### Problem statement
Reproduce the material exactly, omitting nothing.

- - -

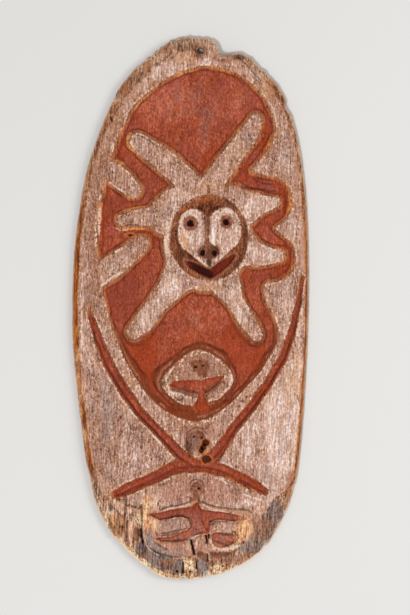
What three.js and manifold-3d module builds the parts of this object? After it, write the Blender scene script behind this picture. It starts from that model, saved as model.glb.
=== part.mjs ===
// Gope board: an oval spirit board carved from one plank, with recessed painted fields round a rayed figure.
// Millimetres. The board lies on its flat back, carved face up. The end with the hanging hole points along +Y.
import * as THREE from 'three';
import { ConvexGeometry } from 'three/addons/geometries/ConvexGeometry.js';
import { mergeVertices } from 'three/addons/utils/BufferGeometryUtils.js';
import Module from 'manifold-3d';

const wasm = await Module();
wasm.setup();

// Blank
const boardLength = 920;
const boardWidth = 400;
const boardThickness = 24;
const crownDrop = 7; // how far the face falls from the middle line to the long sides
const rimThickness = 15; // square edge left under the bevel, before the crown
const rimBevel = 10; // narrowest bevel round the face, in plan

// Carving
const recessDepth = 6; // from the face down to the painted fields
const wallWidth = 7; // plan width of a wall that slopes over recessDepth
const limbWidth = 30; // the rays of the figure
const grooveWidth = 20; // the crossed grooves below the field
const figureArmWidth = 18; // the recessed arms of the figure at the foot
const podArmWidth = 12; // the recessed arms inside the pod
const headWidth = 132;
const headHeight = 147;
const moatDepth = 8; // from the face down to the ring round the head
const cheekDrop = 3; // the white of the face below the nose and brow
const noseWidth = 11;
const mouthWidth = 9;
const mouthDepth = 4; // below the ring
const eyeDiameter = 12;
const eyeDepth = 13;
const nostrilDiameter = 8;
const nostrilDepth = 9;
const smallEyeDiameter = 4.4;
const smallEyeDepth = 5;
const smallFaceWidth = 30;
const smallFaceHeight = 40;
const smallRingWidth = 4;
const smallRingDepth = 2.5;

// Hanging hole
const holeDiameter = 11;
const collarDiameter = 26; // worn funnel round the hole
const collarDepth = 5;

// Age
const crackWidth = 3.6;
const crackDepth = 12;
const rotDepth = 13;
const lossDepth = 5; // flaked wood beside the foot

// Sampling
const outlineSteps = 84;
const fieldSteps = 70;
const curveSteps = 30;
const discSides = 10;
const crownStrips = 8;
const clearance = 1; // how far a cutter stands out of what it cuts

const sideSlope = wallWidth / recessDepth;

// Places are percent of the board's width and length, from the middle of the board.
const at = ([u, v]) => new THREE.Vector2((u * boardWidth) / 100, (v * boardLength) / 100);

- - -

### Solution to this exercise
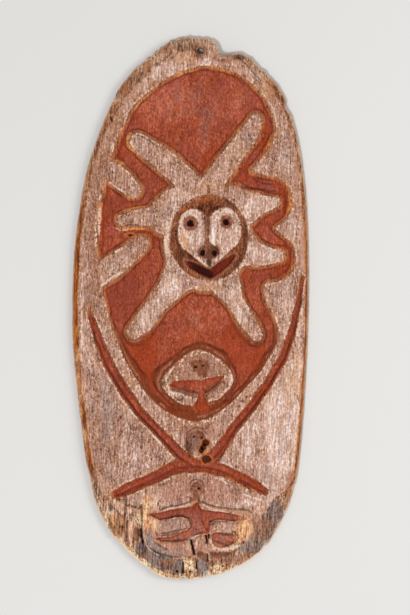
What three.js and manifold-3d module builds the parts of this object? After it, write the Blender scene script behind this picture. It starts from that model, saved as model.glb.
=== part.mjs ===
// Gope board: an oval spirit board carved from one plank, with recessed painted fields round a rayed figure.
// Millimetres. The board lies on its flat back, carved face up. The end with the hanging hole points along +Y.
import * as THREE from 'three';
import { ConvexGeometry } from 'three/addons/geometries/ConvexGeometry.js';
import { mergeVertices } from 'three/addons/utils/BufferGeometryUtils.js';
import Module from 'manifold-3d';

const wasm = await Module();
wasm.setup();

// Blank
const boardLength = 920;
const boardWidth = 400;
const boardThickness = 24;
const crownDrop = 7; // how far the face falls from the middle line to the long sides
const rimThickness = 15; // square edge left under the bevel, before the crown
const rimBevel = 10; // narrowest bevel round the face, in plan

// Carving
const recessDepth = 6; // from the face down to the painted fields
const wallWidth = 7; // plan width of a wall that slopes over recessDepth
const limbWidth = 30; // the rays of the figure
const grooveWidth = 20; // the crossed grooves below the field
const figureArmWidth = 18; // the recessed arms of the figure at the foot
const podArmWidth = 12; // the recessed arms inside the pod
const headWidth = 132;
const headHeight = 147;
const moatDepth = 8; // from the face down to the ring round the head
const cheekDrop = 3; // the white of the face below the nose and brow
const noseWidth = 11;
const mouthWidth = 9;
const mouthDepth = 4; // below the ring
const eyeDiameter = 12;
const eyeDepth = 13;
const nostrilDiameter = 8;
const nostrilDepth = 9;
const smallEyeDiameter = 4.4;
const smallEyeDepth = 5;
const smallFaceWidth = 30;
const smallFaceHeight = 40;
const smallRingWidth = 4;
const smallRingDepth = 2.5;

// Hanging hole
const holeDiameter = 11;
const collarDiameter = 26; // worn funnel round the hole
const collarDepth = 5;

// Age
const crackWidth = 3.6;
const crackDepth = 12;
const rotDepth = 13;
const lossDepth = 5; // flaked wood beside the foot

// Sampling
const outlineSteps = 84;
const fieldSteps = 70;
const curveSteps = 30;
const discSides = 10;
const crownStrips = 8;
const clearance = 1; // how far a cutter stands out of what it cuts

const sideSlope = wallWidth / recessDepth;

// Places are percent of the board's width and length, from the middle of the board.
const at = ([u, v]) => new THREE.Vector2((u * boardWidth) / 100, (v * boardLength) / 100);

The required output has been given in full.